Figure 10 shows the overall lookup latency breakdown in LevelDB. We obtain these results using the uftrace tool that allows for tracing and analyzing the CPU execution time consumed by a specific part of a program [28]. The overall SSTable-related lookup process consists of finding SSTables, processing for loading blocks, searching in the index block, searching in data blocks, and so on. Among them, the index block search latency is the heaviest one as presented in this figure, since the index block is used more frequently than data blocks and has the largest number of elements to be searched. This is why we focus on the index block in this study.

As a sensitivity analysis, we change the number of segments in the equal-size SLR search mechanism and measure latency as shown in Figure 11. This analysis shows that, when the number of segments increases from 2 to 20, equal-size SLR search performs better by increasing the prediction accuracy due to the finer segmentation. However, when it becomes too large (e.g., 30 or 40), it performs worse due to the overhead of identifying the corresponding segment of a requested key. This result leads us to choose 20 as the default value of the number of segments in the equal-size segmentation mechanism.

6. Related Work

Learned index and key-value store are two prominent research topics that are studied actively these days. This section surveys previous studies that are related to our work.

Kraska et al. published a historic paper about learned index [9]. They argue that traditional indexes such as range index (e.g., B-tree), point index (e.g., hash), and existence index (e.g., bloom filter) can be replaced with learned indexes where constructing a data structure is replaced with training a model and lookup is replaced with prediction. Since then, studies on learned index have been vigorously conducted, and these can be largely divided into three categories.

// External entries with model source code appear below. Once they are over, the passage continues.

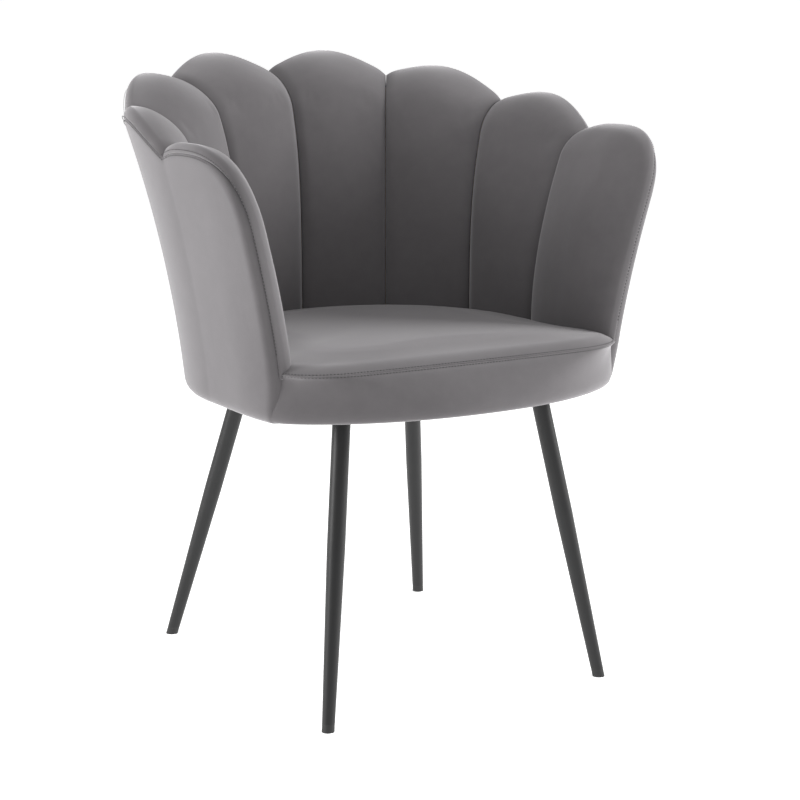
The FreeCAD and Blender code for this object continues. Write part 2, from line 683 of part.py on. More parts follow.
def staple_slots():
    """Slots for the staple legs, with clearance."""
    wire = size["staple_wire"] / 2 + size["screw_play"]
    reach = size["staple_width"] / 2 - size["staple_wire"] / 2
    slots = []
    for frame in staple_places():
        for side in (-1, 1):
            middle = side * reach
            leg = box((middle - wire, -wire, -1), (middle + wire, wire, size["staple_leg"] + 1))
            slots += placed([leg], frame)
    return Part.makeCompound(slots)


def make_staples():
    half = size["staple_width"] / 2
    wire = size["staple_wire"]
    staples = []
    for frame in staple_places():
        outside = box((-half, -wire / 2, -wire), (half, wire / 2, size["staple_leg"]))
        inside = box((wire - half, -wire, 0), (half - wire, wire, far))
        staples += placed([outside.cut(inside)], frame)
    keep("staples", Part.makeCompound(staples))


def bind(thing, bindings):
    for prop, expression in bindings.items():
        thing.setExpression(prop, expression)


def make_leg(name, foot, top):
    """A tapered tube along its own axis, cut level under its plate, with a glide in its foot."""
    axis = top - foot
    stretch = axis.Length / axis.z
    turn = Placement(foot, Rotation(Vector(0, 0, 1), axis))
    taper_end = f"sizes.leg_taper_height * {stretch}"
    solids = []
    for layer, thinner in (("outside", ""), ("inside", " - sizes.leg_wall")):
        cone = doc.addObject("Part::Cone", f"{name}_{layer}_taper")
        bind(cone, {"Radius1": f"sizes.leg_foot_radius{thinner}",
                    "Radius2": f"sizes.leg_radius{thinner}", "Height": taper_end})
        bar = doc.addObject("Part::Cylinder", f"{name}_{layer}_bar")
        bind(bar, {"Radius": f"sizes.leg_radius{thinner}", "Height": "sizes.base_height",
                   ".Placement.Base.z": taper_end})
        whole = doc.addObject("Part::Fuse", f"{name}_{layer}")
        whole.Base = cone
        whole.Tool = bar
        solids.append(whole)
    tube = doc.addObject("Part::Cut", f"{name}_tube")
    tube.Base = solids[0]
    tube.Tool = solids[1]
    tube.Placement = turn
    room = doc.addObject("Part::Box", f"{name}_room")
    bind(room, {"Length": "sizes.base_height", "Width": "sizes.base_height",
                "Height": "sizes.base_height - sizes.plate_thickness - sizes.glide_height"})
    half = size["base_height"] / 2
    middle = (foot + top) / 2
    room.Placement.Base = Vector(middle.x - half, middle.y - half, size["glide_height"])
    leg = doc.addObject("Part::Common", name)
    leg.Base = tube
    leg.Tool = room
    leg.Label = name
    parts[name] = leg
    return turn


def make_glide(name, turn):
    """Plug in the tube's foot, with a flat face on the floor."""
    cup = Part.makeCylinder(size["leg_foot_radius"], 3 * size["glide_height"],
                            Vector(0, 0, -size["glide_height"]))
    plug_radius = size["leg_foot_radius"] - size["leg_wall"] - size["screw_play"]
    plug = Part.makeCylinder(plug_radius, size["glide_height"] + size["glide_plug"])
    solids = list(placed([cup, plug], turn))
    shown = solids[0].common(box((-far, -far, 0), (far, far, size["glide_height"])))
    inner = solids[1].common(box((-far, -far, 0), (far, far, high)))
    keep(name, shown.fuse(inner).removeSplitter())


def make_plate(name, top):
    """Round steel plate with a ring of bolt holes."""
    body = doc.addObject("PartDesign::Body", f"{name}_body")
    body.Label = name
    plane = next(feature for feature in body.Origin.OriginFeatures if feature.Role == "XY_Plane")
    sketch = body.newObject("Sketcher::SketchObject", f"{name}_outline")
    sketch.AttachmentSupport = (plane, [""])
    sketch.MapMode = "FlatFace"
    rim = sketch.addGeometry(Part.Circle(Vector(0, 0, 0), Vector(0, 0, 1), size["plate_radius"]))
    sketch.addConstraint(Sketcher.Constraint("Coincident", rim, 3, -1, 1))
    radius = sketch.addConstraint(Sketcher.Constraint("Radius", rim, size["plate_radius"]))
    sketch.setExpression(f"Constraints[{radius}]", "sizes.plate_radius")
    pad = body.newObject("PartDesign::Pad", f"{name}_disc")
    pad.Profile = sketch
    pad.setExpression("Length", "sizes.plate_thickness")
    hole_sketch = body.newObject("Sketcher::SketchObject", f"{name}_hole_place")
    hole_sketch.AttachmentSupport = (plane, [""])
    hole_sketch.MapMode = "FlatFace"
    reach = size["bolt_circle_radius"] / math.sqrt(2)
    ring = hole_sketch.addGeometry(Part.Circle(Vector(reach, reach, 0), Vector(0, 0, 1),
                                               size["bolt_radius"] + size["bolt_play"]))
    radius = hole_sketch.addConstraint(
        Sketcher.Constraint("Radius", ring, size["bolt_radius"] + size["bolt_play"]))
    hole_sketch.setExpression(f"Constraints[{radius}]", "sizes.bolt_radius + sizes.bolt_play")
    for kind in ("DistanceX", "DistanceY"):
        index = hole_sketch.addConstraint(Sketcher.Constraint(kind, -1, 1, ring, 3, reach))
        hole_sketch.setExpression(f"Constraints[{index}]", "sizes.bolt_circle_radius / sqrt(2)")
    doc.recompute()
    hole = body.newObject("PartDesign::Pocket", f"{name}_hole")
    hole.Profile = hole_sketch
    hole.Type = 1
    hole.Midplane = True
    pattern = body.newObject("PartDesign::PolarPattern", f"{name}_holes")
    axis = next(feature for feature in body.Origin.OriginFeatures if feature.Role == "Z_Axis")
    pattern.Originals = [hole]
    pattern.Axis = (axis, [""])
    pattern.Angle = 360
    pattern.Occurrences = BOLTS_PER_PLATE
    body.Tip = pattern
    body.Placement.Base = top
    parts[name] = body


def make_legs():
    for place, (foot, top) in leg_places().items():
        turn = make_leg(f"leg_{place}", foot, top)
        make_glide(f"glide_{place}", turn)
        make_plate(f"leg_plate_{place}", top)


def check_and_write():
    doc.recompute()
    for thing in doc.Objects:
        if "Invalid" in thing.State or "Error" in thing.State:
            raise RuntimeError(f"{thing.Name} did not recompute: {thing.State}")
    os.makedirs("parts", exist_ok=True)
    for name, part in parts.items():
        if part.Shape.isNull() or not part.Shape.isValid() or not part.Shape.Solids:
            raise RuntimeError(f"{name} has no sound shape")
        part.Shape.exportStep(os.path.join("parts", f"{name}.step"))


make_tub()
make_petals()
make_seat()
make_bolts()
make_brackets()
make_staples()
make_legs()
check_and_write()
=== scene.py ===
import bmesh
import bpy
import math
from bpy.props import FloatProperty, FloatVectorProperty, IntProperty, PointerProperty
from bpy.types import Operator, Panel, PropertyGroup
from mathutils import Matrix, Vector


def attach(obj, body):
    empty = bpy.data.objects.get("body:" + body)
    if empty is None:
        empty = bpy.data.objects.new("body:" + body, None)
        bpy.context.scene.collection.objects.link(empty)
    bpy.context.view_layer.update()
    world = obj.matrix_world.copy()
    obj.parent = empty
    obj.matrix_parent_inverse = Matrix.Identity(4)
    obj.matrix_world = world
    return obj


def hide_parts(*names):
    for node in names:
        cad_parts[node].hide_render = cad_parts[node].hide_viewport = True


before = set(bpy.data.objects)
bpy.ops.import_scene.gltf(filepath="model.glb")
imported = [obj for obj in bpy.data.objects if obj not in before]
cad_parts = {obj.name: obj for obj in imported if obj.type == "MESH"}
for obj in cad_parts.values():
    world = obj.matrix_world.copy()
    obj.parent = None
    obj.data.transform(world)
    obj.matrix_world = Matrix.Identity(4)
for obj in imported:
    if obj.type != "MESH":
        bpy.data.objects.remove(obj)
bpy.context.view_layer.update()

bl_info = {
    "name": "Scallop Back Chair",
    "version": (1, 0, 0),
    "blender": (4, 5, 0),
    "location": "View3D > Sidebar > Chair",
    "description": "Upholstery, stitching and finishes of a channelled tub chair",
    "category": "Object",
}

# Metres. The front of the seat faces -Y and the origin is on the floor under the chair.
# A place along the padded wall is given in petals: 0 is the seam in the middle of the back,
# 1, 2 and 3 are the next seams, and 4 is the front edge of the arm.

SEAMS = 3  # seams on each side of the middle one
VALLEYS = (0.755, 0.750, 0.717, 0.684)  # height of the crown at each seam
ARCHES = (0.0275, 0.0235, 0.0245)  # rise of each round petal above its valleys
ARM_RISE = 0.010  # rise of the arm's crown in front of its seam
CORNER_POWER = 2.5  # 2 would make the arm's front corner an ellipse
LEAN_SHARE = (0.42, 0.60)  # steady lean of the inner face, at the back and at the arm
LEAN_POWER = (4.0, 1.8)  # how late up the wall that lean comes
ROLL_SHARE = 0.15  # part of the height where the inner face rolls into the crown
ARCH_POWER = 1.15  # over 1 narrows the top of each round petal
ARM_RISE_POWER = 2.2  # how early along the arm its crown has risen
ALIGN_SHARE = 0.6  # part of the straight arm over which the wall turns into its direction
FLARE_GROWTH = 0.2  # height above the seat where the arm's front edge leans out in full
CORNER_START = 0.5  # place on the arm's rim where its front corner begins
CORNER_END = 1.38  # and ends
LOWER_WRAP = 0.75  # share of the front wrap reached at the outer row of stitches
THREAD_RISE = 0.0002  # how far the thread stands out of the fabric
SEAM_DIP = 0.0008  # how far the rim seam draws the fabric in
SEAT_CENTRE = (0.0, -0.060)
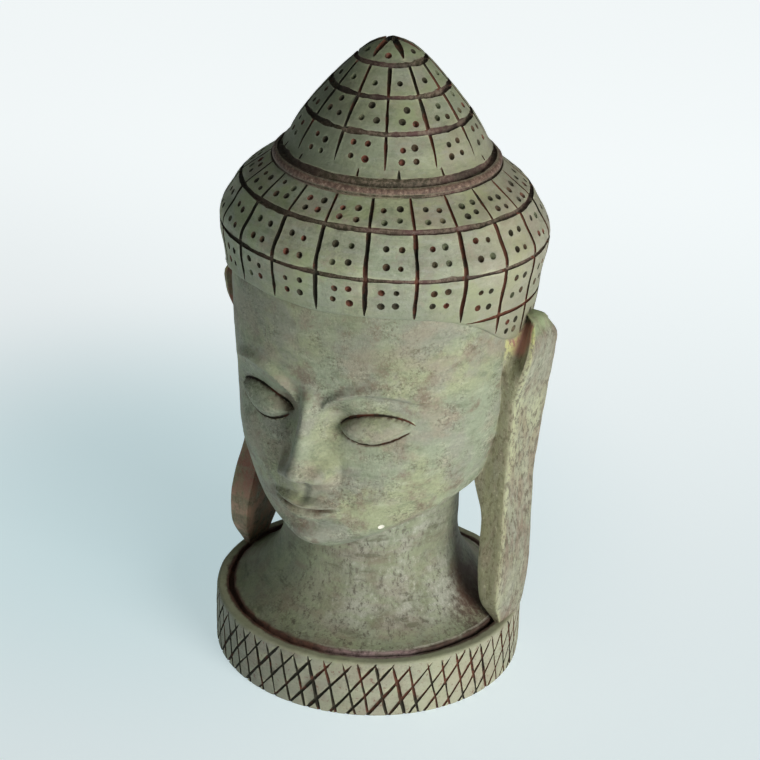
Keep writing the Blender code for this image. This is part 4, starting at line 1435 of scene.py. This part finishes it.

The first category is investigating how to enhance the prediction accuracy [18,19,20]. For instance, Ferragina and Vinciguerra propose a new approach, called a Piecewise Geometric Model index (PGM-index) that is a multi-level structure where each level is constructed by piecewise linear regression [18]. Kipf et al. suggest a learned index that integrates a linear spline for approximation and a radix tree to manage spline points [19]. Galakatos et al. devise an index structure that makes use of a tunable error parameter so that it can balance lookup performance and space consumption [20]. Our approach is fundamentally similar to these, but we differ from them in that we implement a learned index based search mechanism in an actual key-value store and evaluate performance.

The second category is designing updatable learned index [29,30,31]. Updating data is considered an Achilles heel of learned index since it requires re-training. Ding et al. propose an updatable learned index structure, Alex, based on 4 components: gapped array, model-based insertion, exponential search, and adaptive tree structure [29]. Wu et al. design a framework, called LIPP (Learned Index with Precise Positions), that utilizes a metric to decide the layout of learned index so that it can predict precisely the location of a key [30]. Since SSTable is updated only once while searched multiple times in an LSM-tree based key-value store, updating is not an issue in our study.

The third category is regarding fair comparison and open datasets [10,11]. As diverse learned index structures are suggested actively, a need for standard benchmarks and datasets has emerged. Marcus et al. examine various learned index structures and suggest benchmarking methodologies [10]. Wongkham et al. discuss trade-offs of various updatable learned index structures and evaluate them comprehensively with new perspectives such as concurrency and NUMA (Non-Uniform Memory Architecture) [11].

Key-value stores are also popularly studied these days [1,15,21,22,23,24,25,26,32]. For instance, Lu et al. propose an outstanding idea that separates keys and values in the LSM-tree so that it can reduce the compaction overhead in a key-value store [15]. Balmau et al. design a new key-value store, SILK, that utilizes an I/O scheduler to alleviate interference of internal operations, such as flush and compaction, to user latencies [23]. Im et al. offload a key-value store to SSDs (Solid State Devices) to adopt the benefit of in-storage processing [24].

Abu-Libdeh et al. integrate learned index into Google’s Bigtable and evaluate its practicality [32]. They make use of the linear regression model like our work. However, they use the model for allocation instead of prediction, which always allows accurate prediction at the cost of increased space. Lu et al. propose a key-value store, TridentKV, with three new techniques, namely an adaptive learned index, space-efficient partition, and asynchronous read [26]. For learned index, they apply both training-while-writing and training-while-reading adaptively.

Dai et al. design a key-value store, called Bourbon [25], that is closely related to our work. They utilize the piecewise linear regression for training and implement their idea in LevelDB like us. However, our work differs from Bourbon in that (1) we explore various segmentation techniques including equal-size and error-aware, (2) we support the key prefix compression in our proposal while they do not, and (3) we employ the exponential search as the last-mile search, while Bourbon uses binary search, which has the potential to cause high overhead when predictions are inaccurate.

7. Conclusions

Learned index is a promising concept that can reduce the lookup overhead and memory usage. However, applying this concept into a real key-value store is challenging due to various obstacles such as noisy data, last-mile search, and cooperation with the prefix compression technique used already. We overcome these obstacles by exploiting segmentation, exponential search, and restart points based training, respectively. Real implementation based evaluation shows that our proposed SLR search indeed reaps the benefits of learned index in LevelDB.

There are three research directions as future work. The first one is validating our proposal with more diverse workloads such as Amazon’s book popularity dataset and Wiki’s timestamp dataset [10]. In addition, we will evaluate the effect of our control parameters, such as the number of segments and worst error margin threshold, under these datasets. The second direction is exploring other machine learning algorithms, including linear interpolation and regression, and sampling to reduce the training overhead. The final direction is examining the impact of learned index on LevelDB’s operations such as flush, compaction, and range scan.